Ev Jones of Jones Jnr. was next, playing his first ever solo show. He delivered it with ease, and unless you knew beforehand that it was his first show you wouldn’t realise. Indeed, he was so comfortable on stage that I only realised it reading his Facebook afterwards. As well as the prerequisite Jeff Buckley influence that all solo white guys with an electric guitar seem to have, he had some serious affection for early 60’s soul, an affection that culminated in a lovely cover of Ray Charles’ “Drown In My Own Tears”.
Brian Campeau was next, and was a revelation. Hopefully the other acts had the same effect on some of the audience, but I was blown away by Campeau. Blown away by the fact that he does what Fleet Foxes and Grizzly Bear do to unanimous praise the world over on his lonesome just with an acoustic guitar and his yearning voice. Absolutely breathtaking stuff. One to watch.

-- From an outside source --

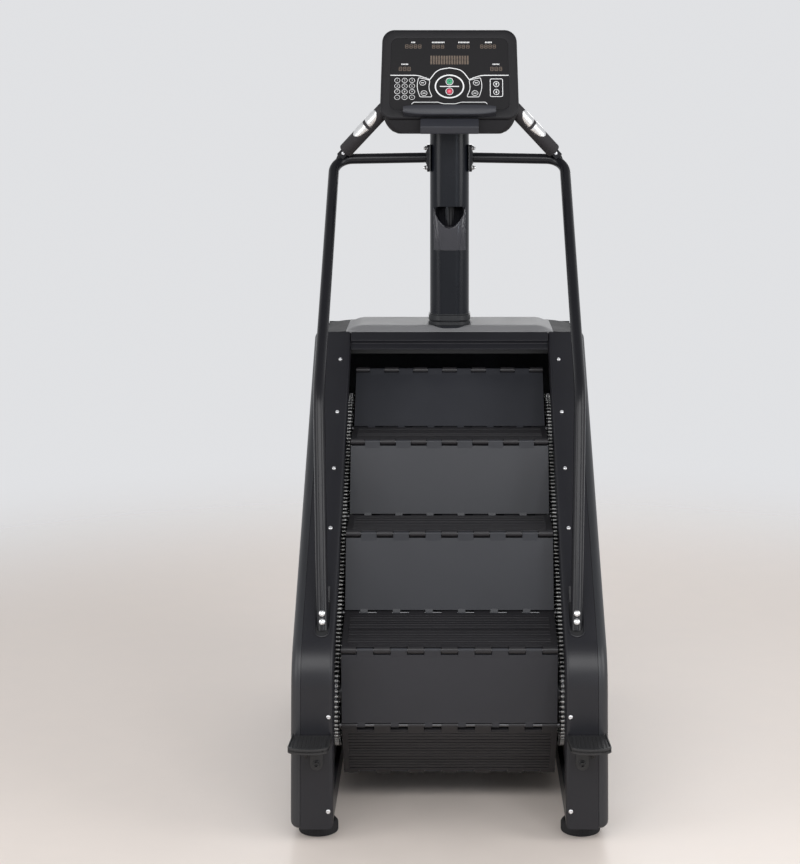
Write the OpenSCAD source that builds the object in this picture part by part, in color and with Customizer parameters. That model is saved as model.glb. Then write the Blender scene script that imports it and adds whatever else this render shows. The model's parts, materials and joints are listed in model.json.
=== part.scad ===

Iluka was the final act, fresh from her ‘Fresh Break’ competition win, which might be why she delivered such a confident set. She was also the first act with a full band behind her, resulting in the audience starting to move. Her blend of indie-pop paired with her vintage voice reminiscent of Julee Cruise and Duffy was greatly received, indicative of the attention she will no doubt be receiving in the future.
As good as all the acts were, they were but an entrée for the Orchestra of Thieves. With one of each of the act’s songs (and one from Ngaiire, a conspicuous absentee from the rest of the night) set to a new arrangement written by event organiser Michael O’Donnell, it was this portion of the night that was the clear highlight. O’Donnell’s arrangements pushed the artists work to be seen in their best light, offering a new and exciting perspective. The pieces had touches of Sufjan Stevens’ Illinois , Danny Elfman’s Nightmare Before Christmas and later period Talk Talk, and while listening to each of them I was struck by memories of other music so awe-inspiring that I couldn’t fathom how they’d ever been created (namely Sufjan Stevens’ Illinois , Danny Elfman’s Nightmare Before Christmas and later period Talk Talk).
But here I was, listening to a set of such music on a Thursday night at a gig where tickets were the price of two beers (marked-up beers, but still). If I had one complaint, it would be that there wasn’t enough orchestra. Indeed, the way the night was structured could only be anti-climactic: Either you loved the orchestra and wanted much more, or you weren’t into it (though I can’t understand why) and wondered why the night was ending with it.
But this is a mild squabble over an incredibly entertaining night that was host to 4 very promising acts and an orchestra. It seemed the type of night that counter-culture is born out of, and for that alone it should be celebrated. There were promises of another Pickpockets and Rascals event at the end of the year. It couldn’t come soon enough.